Effects of solute segregation on tensile properties and serration behavior in ultra-high-strength high-Mn TRIP steels

Austenitic high-Mn TWinning- and Transformation-Induced Plasticity (TWIP and TRIP) steels are strong candidates for GPa-grade cold-rolled steel sheets. The reduction in C or Mn content from high-Mn TWIP steels help generate a TRIP mechanism and prevent serration. However, these high-Mn TRIP steels show low yield strength because of the inherent characteristics of austenite, and often contain a band-shaped segregation of solutes, making the steels acts as hetero-structural materials. Therefore, in this study, we investigate the effects of compositionally-segregated microstructures on tensile properties and serration behavior in precipitation-hardened high-Mn TRIP steels.
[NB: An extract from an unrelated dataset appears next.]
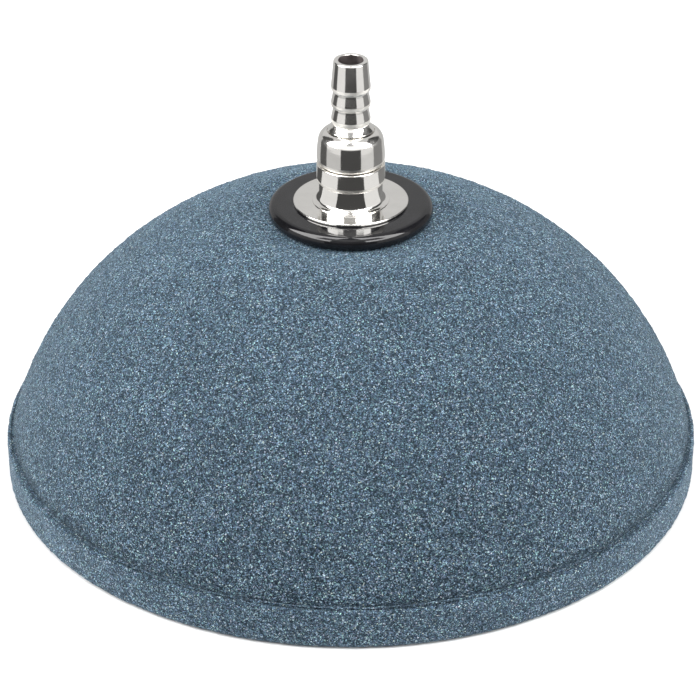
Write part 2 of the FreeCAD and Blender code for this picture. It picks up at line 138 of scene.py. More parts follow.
def turned(name, rows, segments, shape=None, smooth_rows=None, finishes=None):
    """Mesh turned about Z from rows in millimetres.

    segments is one count, or one for each row. shape(points, normals, row numbers)
    may move the points. Rows marked smooth keep the outline's own exact normals.
    finishes gives each row its number in the list of the piece's materials.
    """
    counts = np.full(len(rows), segments) if np.isscalar(segments) else np.array(segments)
    counts = np.where(rows[:, 0] < 1e-6, 1, counts)
    owner = np.repeat(np.arange(len(rows)), counts)
    starts = np.concatenate([[0], np.cumsum(counts)[:-1]])
    number = np.arange(len(owner)) - starts[owner]
    angle = 2 * math.pi * number / counts[owner]
    along = np.stack([np.cos(angle), np.sin(angle)], axis=1)
    points = np.column_stack([along * rows[owner, 0:1], rows[owner, 1]])
    normals = np.column_stack([along * rows[owner, 2:3], rows[owner, 3]])
    if shape is not None:
        points = shape(points, normals, owner)
    rings = [list(range(a, a + c)) for a, c in zip(starts.tolist(), counts.tolist())]
    faces, face_rows = [], []
    for k, ring in enumerate(rings):
        band = join_rings(ring, rings[(k + 1) % len(rings)])
        faces += band
        face_rows += [k] * len(band)
    mesh = bpy.data.meshes.new(name)
    mesh.from_pydata((points * MM).tolist(), [], faces)
    mesh.shade_smooth()
    if finishes is not None:
        mesh.polygons.foreach_set("material_index", np.asarray(finishes, np.int32)[face_rows])
    mesh.update()
    if smooth_rows is not None:
        own = np.empty(len(points) * 3, np.float32)
        mesh.vertices.foreach_get("normal", own)
        kept = np.asarray(smooth_rows)[owner]
        mixed = np.where(kept[:, None], normals, own.reshape(-1, 3))
        mesh.normals_split_custom_set_from_vertices(mixed.tolist())
    piece = bpy.data.objects.new(name, mesh)
    bpy.context.scene.collection.objects.link(piece)
    return piece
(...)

The present TRIP steels showed high yield strength (778–824 MPa) and an excellent strength-ductility balance, along with serration in their stress-strain curves which could not be explained by existing theories of dynamic strain aging. A considerable amount of martensite was formed step by step as localized deformation bands passed through the specimen gage section, which implied that the serration occurred only when the transformation rate increased substantially. In microstructural aspects, the martensitic transformation occurred sequentially along Mn-segregated bands due to differences in austenite stability and Mn content between high- and low-Mn bands, thereby leading to discontinuous transformation and consequently the serrated flow.